Why You Shouldn't Experiment With Herbs And Spices In Your Tomato Soup

If you like to play with flavors and experiment in your kitchen, classic tomato soup is one of the recipes that can be really tempting as a test subject. Simple, quick to make, and costing basically nothing, it tastes wholesome and uncomplicated in its most basic form as a smooth, red soup base. Most home chefs at this point will feel emboldened to get creative by playing around with whatever herbs and spices they've got in the kitchen at the moment. Thing is, while we love encouraging creativity in the kitchen (it is, after all, one of the joys of cooking), tomato soup won't just accept anything and everything.

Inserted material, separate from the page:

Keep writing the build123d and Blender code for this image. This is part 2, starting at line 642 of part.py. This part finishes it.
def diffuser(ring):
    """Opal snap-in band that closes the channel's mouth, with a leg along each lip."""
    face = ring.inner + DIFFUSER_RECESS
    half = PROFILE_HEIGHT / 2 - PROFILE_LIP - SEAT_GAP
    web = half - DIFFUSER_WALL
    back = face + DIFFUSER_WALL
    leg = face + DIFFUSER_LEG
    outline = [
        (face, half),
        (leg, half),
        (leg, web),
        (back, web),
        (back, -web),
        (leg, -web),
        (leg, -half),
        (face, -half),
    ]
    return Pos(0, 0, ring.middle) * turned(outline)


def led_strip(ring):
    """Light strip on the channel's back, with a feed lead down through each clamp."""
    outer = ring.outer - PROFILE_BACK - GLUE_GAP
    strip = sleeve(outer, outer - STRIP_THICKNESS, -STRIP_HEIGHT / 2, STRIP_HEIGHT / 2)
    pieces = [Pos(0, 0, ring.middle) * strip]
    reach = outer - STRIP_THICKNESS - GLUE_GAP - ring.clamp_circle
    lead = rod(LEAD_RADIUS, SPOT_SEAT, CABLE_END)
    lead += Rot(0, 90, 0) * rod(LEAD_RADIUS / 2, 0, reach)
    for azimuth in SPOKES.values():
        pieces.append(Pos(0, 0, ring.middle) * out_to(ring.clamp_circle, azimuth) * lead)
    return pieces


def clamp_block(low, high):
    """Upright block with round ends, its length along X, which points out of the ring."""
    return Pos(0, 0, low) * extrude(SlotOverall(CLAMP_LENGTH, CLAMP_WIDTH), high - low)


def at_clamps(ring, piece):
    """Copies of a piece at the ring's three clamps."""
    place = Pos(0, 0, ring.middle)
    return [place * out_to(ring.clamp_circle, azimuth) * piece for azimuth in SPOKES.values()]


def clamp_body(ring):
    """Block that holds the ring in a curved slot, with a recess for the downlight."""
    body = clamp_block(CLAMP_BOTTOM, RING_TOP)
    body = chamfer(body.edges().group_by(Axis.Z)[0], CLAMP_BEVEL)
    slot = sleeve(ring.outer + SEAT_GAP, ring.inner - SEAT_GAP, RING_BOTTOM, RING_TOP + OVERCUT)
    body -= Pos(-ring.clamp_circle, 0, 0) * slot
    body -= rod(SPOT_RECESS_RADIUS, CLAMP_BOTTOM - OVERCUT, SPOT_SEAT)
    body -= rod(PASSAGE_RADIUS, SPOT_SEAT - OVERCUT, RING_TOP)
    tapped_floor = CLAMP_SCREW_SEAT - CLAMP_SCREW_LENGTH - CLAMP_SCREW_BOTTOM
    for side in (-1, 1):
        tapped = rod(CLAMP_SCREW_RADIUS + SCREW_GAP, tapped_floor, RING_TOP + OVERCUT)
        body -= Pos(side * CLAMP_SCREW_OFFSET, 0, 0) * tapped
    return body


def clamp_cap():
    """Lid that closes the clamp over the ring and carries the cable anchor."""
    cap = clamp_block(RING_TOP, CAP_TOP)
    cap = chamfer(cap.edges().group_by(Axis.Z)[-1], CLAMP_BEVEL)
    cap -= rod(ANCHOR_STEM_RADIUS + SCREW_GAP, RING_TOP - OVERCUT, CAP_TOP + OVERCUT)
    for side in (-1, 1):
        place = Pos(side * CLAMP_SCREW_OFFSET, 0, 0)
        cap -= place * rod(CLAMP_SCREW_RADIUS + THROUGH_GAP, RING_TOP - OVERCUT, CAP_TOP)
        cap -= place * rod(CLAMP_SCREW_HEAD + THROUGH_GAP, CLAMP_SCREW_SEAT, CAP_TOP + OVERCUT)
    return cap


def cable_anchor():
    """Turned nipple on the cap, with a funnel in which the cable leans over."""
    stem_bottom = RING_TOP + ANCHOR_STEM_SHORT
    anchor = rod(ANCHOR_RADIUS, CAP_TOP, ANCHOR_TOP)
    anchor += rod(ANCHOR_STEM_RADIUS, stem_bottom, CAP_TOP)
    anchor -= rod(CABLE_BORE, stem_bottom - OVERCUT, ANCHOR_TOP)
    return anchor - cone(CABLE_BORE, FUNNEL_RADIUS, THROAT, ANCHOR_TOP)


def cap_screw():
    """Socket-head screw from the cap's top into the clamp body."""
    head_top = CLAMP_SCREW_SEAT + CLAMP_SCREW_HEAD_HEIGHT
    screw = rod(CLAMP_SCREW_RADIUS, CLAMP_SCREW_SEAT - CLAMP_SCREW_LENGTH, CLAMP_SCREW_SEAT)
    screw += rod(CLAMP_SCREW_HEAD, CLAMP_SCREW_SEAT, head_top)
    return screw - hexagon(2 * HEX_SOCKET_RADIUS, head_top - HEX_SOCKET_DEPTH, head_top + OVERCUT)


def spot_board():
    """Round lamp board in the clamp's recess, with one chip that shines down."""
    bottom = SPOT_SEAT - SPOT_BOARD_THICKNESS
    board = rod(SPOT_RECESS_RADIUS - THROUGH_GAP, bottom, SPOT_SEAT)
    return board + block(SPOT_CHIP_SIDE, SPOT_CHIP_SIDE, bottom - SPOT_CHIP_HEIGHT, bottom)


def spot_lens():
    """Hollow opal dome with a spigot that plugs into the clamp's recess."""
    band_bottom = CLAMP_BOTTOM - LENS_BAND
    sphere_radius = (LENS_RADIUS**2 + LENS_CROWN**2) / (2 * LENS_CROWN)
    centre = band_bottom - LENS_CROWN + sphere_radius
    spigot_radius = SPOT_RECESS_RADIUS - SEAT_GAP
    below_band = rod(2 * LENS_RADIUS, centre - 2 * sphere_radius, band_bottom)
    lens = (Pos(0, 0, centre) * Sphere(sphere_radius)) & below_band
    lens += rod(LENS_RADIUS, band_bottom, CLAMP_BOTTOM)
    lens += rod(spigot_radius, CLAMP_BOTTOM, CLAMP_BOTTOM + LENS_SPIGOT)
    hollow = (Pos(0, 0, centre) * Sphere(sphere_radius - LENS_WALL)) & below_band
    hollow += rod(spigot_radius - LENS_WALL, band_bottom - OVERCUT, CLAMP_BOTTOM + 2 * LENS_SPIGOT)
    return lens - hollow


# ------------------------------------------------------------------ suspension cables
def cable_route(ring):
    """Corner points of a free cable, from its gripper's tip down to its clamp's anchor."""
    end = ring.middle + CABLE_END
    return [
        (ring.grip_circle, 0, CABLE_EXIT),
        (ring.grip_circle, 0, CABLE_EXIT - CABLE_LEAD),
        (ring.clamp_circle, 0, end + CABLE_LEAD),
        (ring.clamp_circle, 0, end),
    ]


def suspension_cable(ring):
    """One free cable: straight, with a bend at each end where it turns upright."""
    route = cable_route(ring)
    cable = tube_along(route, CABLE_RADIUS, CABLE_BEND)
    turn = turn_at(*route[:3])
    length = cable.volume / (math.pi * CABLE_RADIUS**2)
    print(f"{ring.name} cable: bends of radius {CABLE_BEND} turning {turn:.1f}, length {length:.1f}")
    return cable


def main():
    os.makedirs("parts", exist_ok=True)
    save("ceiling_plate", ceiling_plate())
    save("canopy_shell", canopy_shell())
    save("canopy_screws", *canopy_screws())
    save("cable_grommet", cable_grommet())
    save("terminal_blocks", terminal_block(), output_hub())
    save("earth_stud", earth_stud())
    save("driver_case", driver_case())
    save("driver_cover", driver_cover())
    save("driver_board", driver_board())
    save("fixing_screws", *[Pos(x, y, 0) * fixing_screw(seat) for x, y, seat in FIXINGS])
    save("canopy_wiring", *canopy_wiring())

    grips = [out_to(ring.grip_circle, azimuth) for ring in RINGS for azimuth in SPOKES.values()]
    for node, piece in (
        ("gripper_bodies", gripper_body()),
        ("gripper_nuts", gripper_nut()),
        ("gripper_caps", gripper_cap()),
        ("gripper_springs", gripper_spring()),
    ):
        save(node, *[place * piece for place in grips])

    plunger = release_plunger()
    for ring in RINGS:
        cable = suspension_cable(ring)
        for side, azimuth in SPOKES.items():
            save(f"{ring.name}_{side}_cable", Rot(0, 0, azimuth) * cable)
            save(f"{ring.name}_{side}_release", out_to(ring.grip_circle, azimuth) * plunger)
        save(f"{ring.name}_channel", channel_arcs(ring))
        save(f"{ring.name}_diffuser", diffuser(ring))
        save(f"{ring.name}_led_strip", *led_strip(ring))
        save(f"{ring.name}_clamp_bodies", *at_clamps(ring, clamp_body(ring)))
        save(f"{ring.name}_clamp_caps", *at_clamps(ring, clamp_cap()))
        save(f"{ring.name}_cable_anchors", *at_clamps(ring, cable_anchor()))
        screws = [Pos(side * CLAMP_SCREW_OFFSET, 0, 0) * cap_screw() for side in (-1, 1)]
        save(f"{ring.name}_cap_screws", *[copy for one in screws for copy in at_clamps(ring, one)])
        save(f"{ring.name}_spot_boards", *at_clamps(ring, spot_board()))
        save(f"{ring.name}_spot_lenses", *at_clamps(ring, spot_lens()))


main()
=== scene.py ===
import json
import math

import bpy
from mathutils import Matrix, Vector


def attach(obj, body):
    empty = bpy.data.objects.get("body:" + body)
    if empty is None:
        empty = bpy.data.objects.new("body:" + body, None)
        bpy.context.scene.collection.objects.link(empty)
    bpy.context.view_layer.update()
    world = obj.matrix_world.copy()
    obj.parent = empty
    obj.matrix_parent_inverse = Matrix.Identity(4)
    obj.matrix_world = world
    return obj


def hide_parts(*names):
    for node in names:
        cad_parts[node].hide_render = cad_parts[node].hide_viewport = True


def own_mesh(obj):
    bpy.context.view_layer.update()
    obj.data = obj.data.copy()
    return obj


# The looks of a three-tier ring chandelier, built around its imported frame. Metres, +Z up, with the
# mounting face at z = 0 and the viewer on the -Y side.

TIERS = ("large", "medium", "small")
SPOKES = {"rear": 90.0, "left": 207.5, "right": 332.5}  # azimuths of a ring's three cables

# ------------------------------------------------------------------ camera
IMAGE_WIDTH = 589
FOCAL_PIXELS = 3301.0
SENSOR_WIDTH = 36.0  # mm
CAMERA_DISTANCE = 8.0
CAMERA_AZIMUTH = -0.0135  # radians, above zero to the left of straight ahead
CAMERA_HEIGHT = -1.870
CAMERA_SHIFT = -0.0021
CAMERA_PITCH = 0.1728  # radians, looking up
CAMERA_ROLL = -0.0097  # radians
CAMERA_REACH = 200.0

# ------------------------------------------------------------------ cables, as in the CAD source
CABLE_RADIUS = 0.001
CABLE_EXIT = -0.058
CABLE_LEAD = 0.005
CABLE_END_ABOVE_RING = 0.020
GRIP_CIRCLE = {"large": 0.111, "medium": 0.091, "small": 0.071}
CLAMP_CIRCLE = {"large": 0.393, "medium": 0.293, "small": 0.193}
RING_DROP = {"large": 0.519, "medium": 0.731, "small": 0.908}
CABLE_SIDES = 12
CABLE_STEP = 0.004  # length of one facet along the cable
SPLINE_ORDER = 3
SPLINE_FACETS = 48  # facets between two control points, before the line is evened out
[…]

This is one of the most common mistakes that people make when making tomato soup: Mashing contrasting aromatics together to see how they play out. More often than not, it ends in a complete disaster. Let's say you decided to mash up dill and nutmeg. The combo makes sense next to one another — dill's fresh grassiness is a great contrast against the warm spiciness of nutmeg. While they're great as separate ingredients (or in a casserole dish of mashed potatoes), they likely won't make your tomato soup taste nice. Dill is fresh and herbaceous, while nutmeg is warm and spicy — both are pulling your senses in different directions, with none actually complementing the sweet-yet-tart flavor of the soup itself. The result is a confusing soup that tastes like it can't decide what it wants to be.

The proper way to season your tomato soup

For seasoning tomato soup, our advice is this: Pick a direction or a style you'd like to nudge the soup toward, and stick to it. If you like your soup to be Italian-inspired or have a Mediterranean-ish flavor, herbs are going to be your best bet. Stir in a few teaspoons of basil or oregano (or both!). If you have a shaker of Italian seasoning, it's also going to be an excellent addition to the soup by giving it precisely the earthy and piney flavor that you're gunning for.

Needing your tomato soup to be a bit warmer? Cumin and coriander are good together in the pot. The former adds warmth, while the latter balances it out with a bright, citrusy sweetness — both contrast beautifully with one another, as well as the tomato soup base. And should you ever need hotness rather than just warmth to fend off cold days, you can make a spiced tomato soup from a combination of regular and smoked paprika. Both will bring pepperiness, but the smoked spice will throw an oak-fired smokiness on top for extra complexity. If you want even more spice in the soup, you can consider adding a touch of red chili flakes, too.

Last but not least, a dollop of cream is the simple ingredient Gordon Ramsay adds to tomato soup for the silkiest texture, and we recommend using basil, plus a drizzle of extra-virgin olive oil for a slight grassiness. The sweet and peppery flavor, together with the herbaceousness of olive oil, can excellently complement the soup's natural richness and give you something that wouldn't be out of place at all in a fine-dining restaurant's soup course.